Addressing Oxygen Embrittlement in Additively Manufactured Titanium via Cu-Mediated Interstitial Site Engineering

The strength-ductility trade-off in oxygen-containing titanium alloys has long been limited by the embrittling nature of octahedral interstitial oxygen (oct-O). Herein, by integrating controlled laser powder bed fusion (L-PBF) processing with Cu─O co-alloying, we achieve, for the first time, the thermodynamic stabilization of hexahedral oxygen (hex-O) configurations, which redefines the role of oxygen in titanium alloys. We showcase such interstitial engineering of oxygen relies on two key regimes: (1) Cu-induced charge redistribution creates an electronic environment that preferentially stabilizes hex-O sites through strong d-p orbital hybridization, (2) rapid solidification process enabled by L-PBF effectively suppresses the Ti─Cu excessive eutectoid reaction, preserving the integrity of strong Cu─O dipole chemical bonds.

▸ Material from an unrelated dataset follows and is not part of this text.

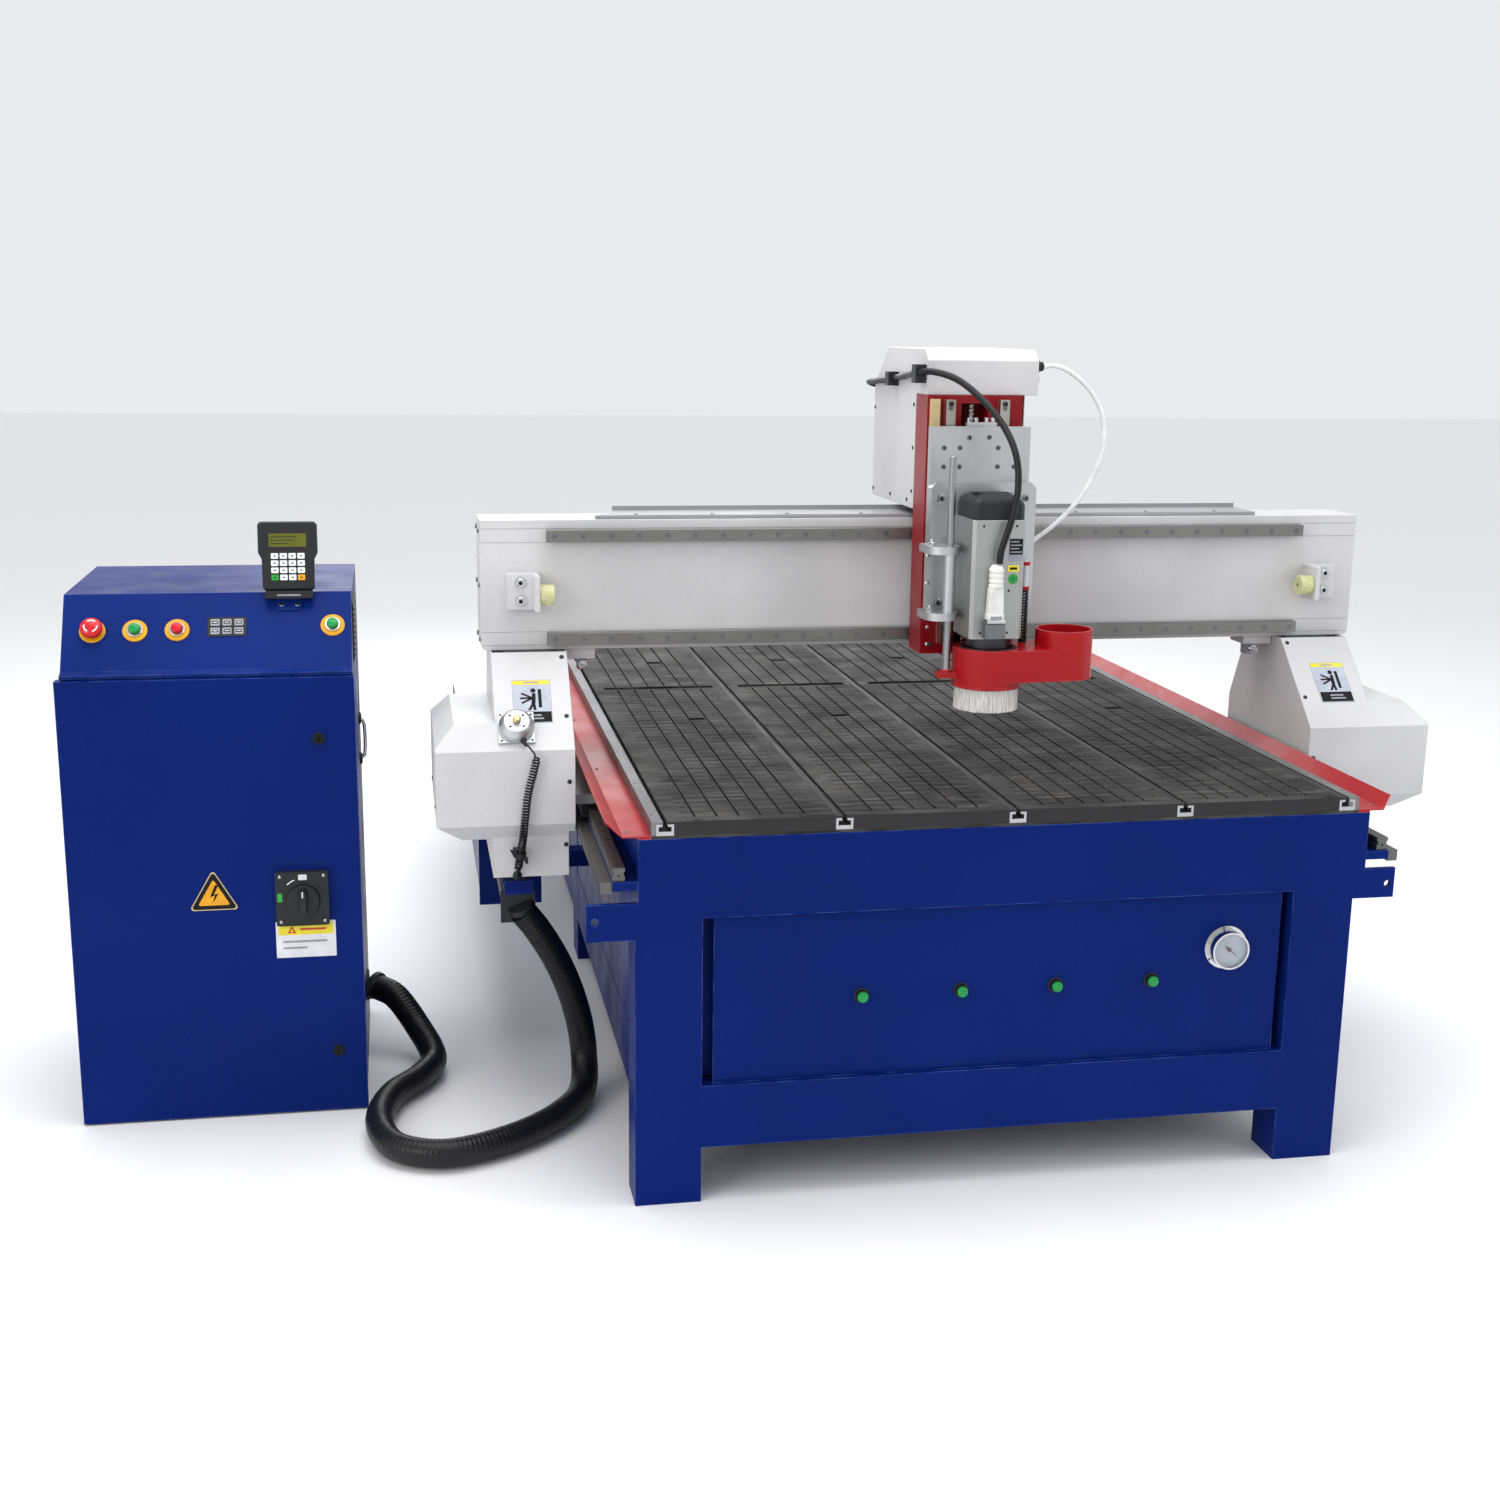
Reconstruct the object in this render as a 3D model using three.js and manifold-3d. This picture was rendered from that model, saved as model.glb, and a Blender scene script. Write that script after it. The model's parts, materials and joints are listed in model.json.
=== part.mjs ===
// Three-axis CNC router with a moving gantry, a vacuum T-slot bed and a free-standing control cabinet.
// Millimetres, +Z up. Machine axes: x = 0 on the bed's centre line, y = 0 at the front face, z = 0 floor.
import * as THREE from "three";
import { mergeVertices } from "three/addons/utils/BufferGeometryUtils.js";
import Module from "manifold-3d";

const wasm = await Module();
wasm.setup();

// ---------------------------------------------------------------- driving dimensions
const GAP = 0.3;

// bed and T-slot tracks
const TRACK_PITCH = 345;
const TRACK_COUNT = 5;
const TRACK_W = 52;
const BED_LENGTH = 2620;
const BED_TOP = 775;
const BED_BASE = 5;
const BED_HALF = 2 * TRACK_PITCH + TRACK_W / 2;

// welded base
const FRAME_LENGTH = 3060;
const BEAM_TOP = 742;
const BEAM_BOTTOM = 583;
const BEAM_HALF = 741;
const END_DEPTH = 100;
const LOWER_TOP = 242;
const LOWER_BOTTOM = 114;
const LEG_HALF = 733;
const LEG_W = 130;
const LEG_DEPTH = END_DEPTH;
const LEG_SHIFT = -14;
const WALL = 8;
const SIDE_BEAM_W = 60;
const PANEL_FRONT = 12;
const PANEL_SETBACK = 26;
const DECK_T = 8;
const POST_Y = [1470, 1585];

// Y guide: ledge, rail and rack on each side
const LEDGE_TOP = 661;
const LEDGE_OUT = 790;
const RAIL_X = 777;
const RAIL_H = 27;
const RACK_OUT = 812;
const RACK_BOTTOM = 637;
const PINION_R = 19.4;

// gantry
const GANTRY_FRONT = 623;
const GANTRY_BACK = 757;
const GANTRY_BOTTOM = 998;
const GANTRY_TOP = 1275;
const GANTRY_HALF = 997;
const X_RAIL_HALF = 857;
const X_RAIL_PROUD = 22;
const X_RAIL_Z = [1022.5, 1242.5];
const FOOT_IN = 818;
const FOOT_OUT = 1104;
const FOOT_FRONT = 419;
const FOOT_BACK = 840;
const FOOT_BOTTOM = 665;
const FOOT_NOSE = 823;
const FOOT_TOP = 872;
const COLUMN_OUT = 979;
const APRON_BOTTOM = 545;
const SHEET = 3;
const BUFFER_Z = 1122;

// carriage, Z axis and spindle
const AXIS_X = 38;
const AXIS_Y = 350;
const COLUMN_HALF = 104;
const COLUMN_FRONT = 500;
const COLUMN_BACK = 587;
const COLUMN_BOTTOM = 995;
const HOOD_BOTTOM = 1544;
const HOOD_TOP = 1638;
const HOOD_RIGHT = 178;
const COVER_BACK = 945;
const COVER_BOTTOM = 1298;
const Z_RAIL_OFF = 59;
const Z_PLATE_FRONT = 444;
const Z_PLATE_BACK = 464;
const SPINDLE_W = 112;
const SPINDLE_BOTTOM = 1057;
const SPINDLE_TOP = 1302;
const SHOE_R = 73;
const SHOE_BOTTOM = 955;
const SHOE_TOP = 1035;
const PORT_X = 204;
const ROD_X = -50;

// control cabinet
const CAB_LEFT = -1857;
const CAB_RIGHT = -1263;
const CAB_FRONT = 553;
const CAB_BACK = 1155;
const CAB_TOP = 1120;
const DOOR_TOP = 962;
const DOOR_T = 30;
const SLOPE_LOW = [586, 976];
const SLOPE_HIGH = [693, 1120];

// ---------------------------------------------------------------- solids
function toSolid(geometry) {
  const plain = new THREE.BufferGeometry();
  plain.setAttribute("position", geometry.getAttribute("position").clone());
  if (geometry.index) plain.setIndex(geometry.index.clone());
  const welded = mergeVertices(plain, 1e-4);
  const mesh = new wasm.Mesh({
    numProp: 3,
    vertProperties: new Float32Array(welded.attributes.position.array),
    triVerts: new Uint32Array(welded.index.array),
  });
  return new wasm.Manifold(mesh);
}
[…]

Mechanistically, hex-O enhances <c>-component dislocation activity through localized lattice distortion while maintains effective strain hardening via long-range interactions with dislocations. This atomic-scale manipulation in interstitial O enables an unprecedented strength-ductility synergy of the titanium alloy, with a yield strength of 1121 MPa and a fracture elongation of 10.2%. Our work demonstrates a new pathway for tailoring the mechanical properties of oxygen-tolerant titanium alloys via interstitial engineering.